Michael Raedecker that's the way it is
May 14 – June 28, 2003
Main Gallery

  • it is happening again
    acrylic and thread on canvas
    51 x 39 inches (130.39 x 100.33 cm)
    ARG# RAM2002-006

  • dissociation (for the best future)
    acrylic and thread on canvas
    29 x 43 inches (74.93 x 110.07 cm)
    ARG# RAM2002-005

  • symbiosis
    acrylic, oil and thread on tapestry canvas and linen
    23 x 47 inches (60 x 120 cm)
    ARG# RAM2002-010

  • beyond (after del Sarto)
    acrylic and thread on canvas
    35 x 27 inches (90.17 x 70.48 cm)
    ARG# RAM2002-002

  • breakaway
    oil, acrylic and thread on canvas
    78 x 130 inches (200.03 x 330.2 cm)
    ARG# RAM2002-004

  • now
    acrylic and thread on canvas
    34 x 26 inches (86.36 x 66.04 cm)
    ARG# RAM2003-003

  • way through
    acrylic and thread on canvas
    63 x 90 inches (160.02 x 229.87 cm)
    ARG# RAM2002-003

  • crab walk
    acrylic and thread on canvas
    27 x 37 inches (70 x 95 cm)
    ARG# RAM2003-004

  • t.r.o.u.b.l.e.
    acrylic and thread on canvas
    19 x 15 inches (50 x 40 cm)
    ARG# RAM2003-001

  • that's the way it is
    acrylic and thread on canvas
    72 x 108 inches (182.88 x 274.32 cm)
    ARG# RAM2003-005

I'm looking outside, trying to look inside.
Trying to say something that's true.
But maybe nothing is really true.
Except what's out there.
And what's out there is always changing. - Robert Frank

Paint lies in thin washes, it drips and runs or curdles in thick pools, and coils in wormcasts through holes in the canvas. In Raedecker's hands his signature materials, thread and yarn, demonstrate an equal versatility. Thread stands in for the drawn or painted line, creating the first framework of the picture, and also supplies the final flourishes of detail. It can create illusion, describing light, shadow or reflections, but elsewhere declares its own material substance in a thick woolly knot or matted web.
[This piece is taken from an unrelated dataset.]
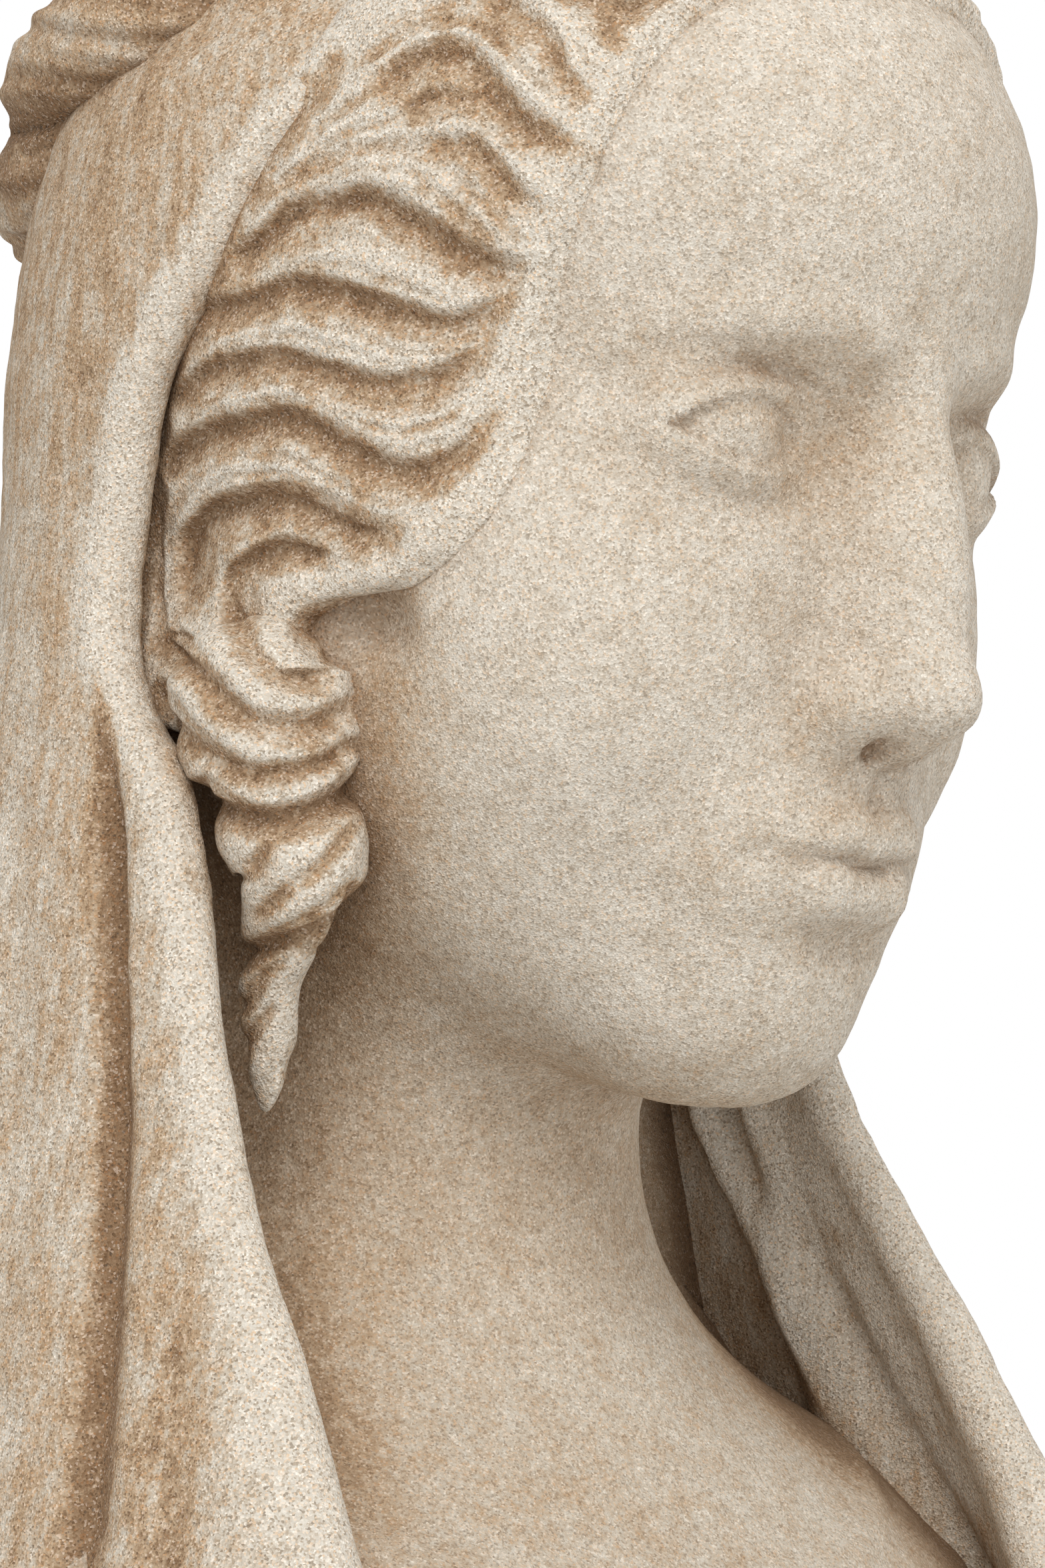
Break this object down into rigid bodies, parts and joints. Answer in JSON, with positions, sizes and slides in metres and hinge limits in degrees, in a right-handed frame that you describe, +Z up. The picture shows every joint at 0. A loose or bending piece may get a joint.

In the past, Raedecker's landscapes and interiors seemed to be located in an unspecific but familiar suburbia of modernist architecture, though their atmosphere was distinctly unsettling, and the surreal a constant undercurrent. Now, as some hotter pinks and oranges infuse his steely northern palette, and here and there exotic palms appear instead of poplars, the tug of the surreal is becoming more insistent. Though we recognize the genres - landscape, portrait, still life - Raedecker confounds our expectations of scale and perspective. In the broad spaces of his surreal landscapes, earth and sky are undifferentiated by any horizon – though in one the image is bisected by a thread as if to suggest the spread pages of a book. It is left for us to dream our own stories around the elements which float there, each casting its own crisp shadow; a Moorish tent, a family of strange forms which seem to bend and drink at an oasis, and a roiling mass of embroidery signaling some strange disturbance of matter encroaching on the scene.

The surreal emerges most strongly of all in the incongruous meeting of familiar objects (a cigarette, a pint of beer), others impossible to identify, and isolated details in thread which seem to have the status of objects. All seem equally invested with a mysterious, almost magical significance. Those which we learn to recognize from one painting to the next seem particularly charged: the checkered cube, the black duck-like creatures, and the string of woolen balls are recurring protagonists whose role we can only guess at. Raedecker keeps our perception constantly shifting between the image and the sensuous surface dramas of paint and thread – dramas which take center-stage in the smaller abstract works which punctuate the show.

These scenes and images leave room for our own speculation and fantasy; even their carefully oblique titles only suggest further possible narratives. Raedecker creates a world in which to escape, but one which also makes us see our own afresh. As when we escape into a film or experience a dream, this world has its own strange logic and rightness - after all, that's just the way it is.

Michael Raedecker was born in Amsterdam in 1963 and studied at the Rijksakademie, Amsterdam, and Goldsmiths College, London. He has lived and worked in London since 1996 and was nominated for Britain's prestigious Turner Prize in 2000. This year his solo exhibition ‘instinction' traveled from Centro nazionale per le arti contemporanee in Rome to the Museum fur Gegenwartskunst, Basel; the accompanying catalogue is available from the gallery.